The recruiting headmaster was named Mr. Wang. He wore a traditional Sun Yat-sen suit with brass buttons and a short stiff collar (foreigners sometimes call this a “Mao suit”). Mr. Wang told the students that he had joined the Communist Party at the age of sixteen. He had devoted his life to Chinese education, and in recent years he had founded the Hundred Talents High School on the island of Yuhuan. According to Mr. Wang, Yuhuan had a well-developed economy, and young people from all across China came there to find new lives in the island’s factories and trade companies. For incoming teachers, Mr. Wang promised to provide free housing and a monthly salary of eight hundred yuan—nearly one hundred American dollars. It was more than twice as much as Willy and Nancy could earn if they taught in their hometowns. But in order for them to leave, the Party officials in the Fuling English Department had to agree to transfer the young couple’s dossiers.
Willy and Nancy submitted their requests. Politically, their applications were weak: neither student had joined the Communist Party, and they had never been particularly well liked by the cadres. Both had been criticized for their romance, among other minor transgressions. As graduation approached, there still was no word on the dossiers.
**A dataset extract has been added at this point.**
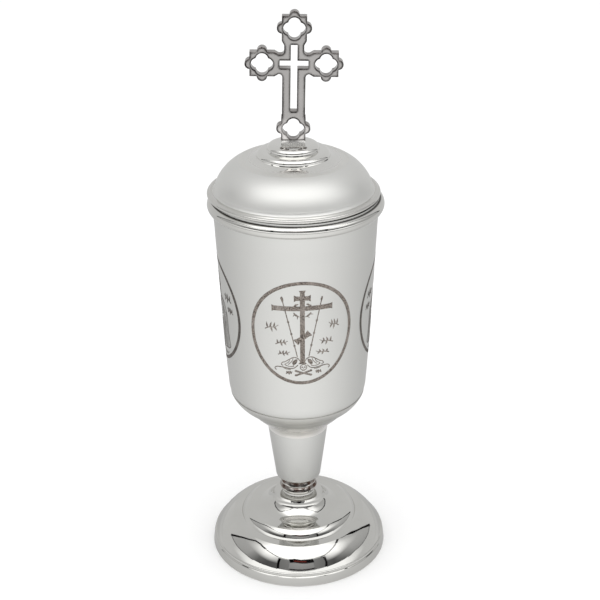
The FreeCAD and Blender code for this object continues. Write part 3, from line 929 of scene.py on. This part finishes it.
# the opening, with the dark camera in it
sky_band("opening", [
    [(-31, 25, 0.20), (-18, 25, 0.24), (26, 25, 0.24), (39, 25, 0.20)],
    [(-33, 48, 0.24), (-18, 48, 0.30), (26, 48, 0.30), (41, 48, 0.24)],
], 0.97)
sky_band("camera_body", [
    [(-15, 28, 0.34), (4, 28, 0.36), (22, 28, 0.34)],
    [(-15, 42, 0.40), (4, 42, 0.46), (22, 42, 0.40)],
], 0.95)
DARK_RED = (0.16, 0.028, 0.02)
sky_line("camera_top", [(-16, 46), (-8, 48), (4, 46), (14, 45), (24, 45)], 8.0, BLACK, 0.93)
sky_line("camera_glow", [(-8, 47), (2, 46), (12, 45)], 3.0, DARK_RED, 0.915)
sky_line("camera_grip", [(0, 43), (10, 42), (20, 42)], 2.6, 0.03, 0.92)
sky_line("camera_foot", [(-14, 28), (4, 27), (22, 28)], 2.2, BLACK, 0.93)

# floor: plain paper, and above it the brightness that the metal sees of it
floor_look, floor_tree, floor_shader = new_material("floor_paper")
floor_shader.inputs["Base Color"].default_value = (0.93, 0.93, 0.93, 1)
floor_shader.inputs["Roughness"].default_value = 0.9
FLOOR_HALF = 8.0
floor = mesh_object(
    "floor",
    [(x * FLOOR_HALF, y * FLOOR_HALF, 0) for x, y in ((-1, -1), (1, -1), (1, 1), (-1, 1))],
    [(0, 1, 2, 3)],
    floor_look,
)


FOOT_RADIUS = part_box("foot_base_ring")[1].x
SHADE_REACH = 50 * MM               # how far the foot darkens the paper round it


def floor_glow(azimuth, radius):
    """Brightness of the lit paper: brighter in front, darker close to the foot."""
    front = 0.5 + 0.5 * math.cos(math.radians(azimuth))
    open_paper = 0.60 + 0.56 * front ** 1.5
    clear = min(1.0, max(0.0, (radius - FOOT_RADIUS) / SHADE_REACH))
    return open_paper * (0.62 + 0.38 * clear ** 0.7)


def floor_place(azimuth, radius):
    """Place just above the floor; azimuth in degrees, 0 at the front."""
    a = math.radians(azimuth)
    return Vector((math.sin(a) * radius, -math.cos(a) * radius, FLOOR_LIFT))


FLOOR_RINGS = (0.002, 0.038, 0.041, 0.046, 0.055, 0.07, 0.09, 0.13, 0.2, 0.3, 0.45, TENT_RADIUS)
FLOOR_LIFT = 0.4 * MM
glowing_grid("floor_light", [
    [(floor_place(azimuth, radius), floor_glow(azimuth, radius)) for azimuth in range(-180, 181, 10)]
    for radius in FLOOR_RINGS
])

# soft light from above for the paper and the engraving
overhead = bpy.data.lights.new("overhead", "AREA")
overhead.shape = "DISK"
overhead.size = 3.0
overhead.energy = 14.0
lamp = bpy.data.objects.new("overhead", overhead)
lamp.location = (0.0, -0.4, 2.2)
lamp.visible_glossy = False
scene.collection.objects.link(lamp)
Finally, Willy took action. He didn’t ask anybody for advice—years later, he explained that he simply followed his “sixth sense.” One evening, he escorted Nancy to the home of the English Department’s Communist Party Secretary. The Party Secretary was not particularly friendly, and Willy had never liked him; but now the cadre smiled and invited the young couple inside. He remarked that Yuhuan sounded like a good place with a promising economy. But Zhejiang province was far away and transferring documents was not simple.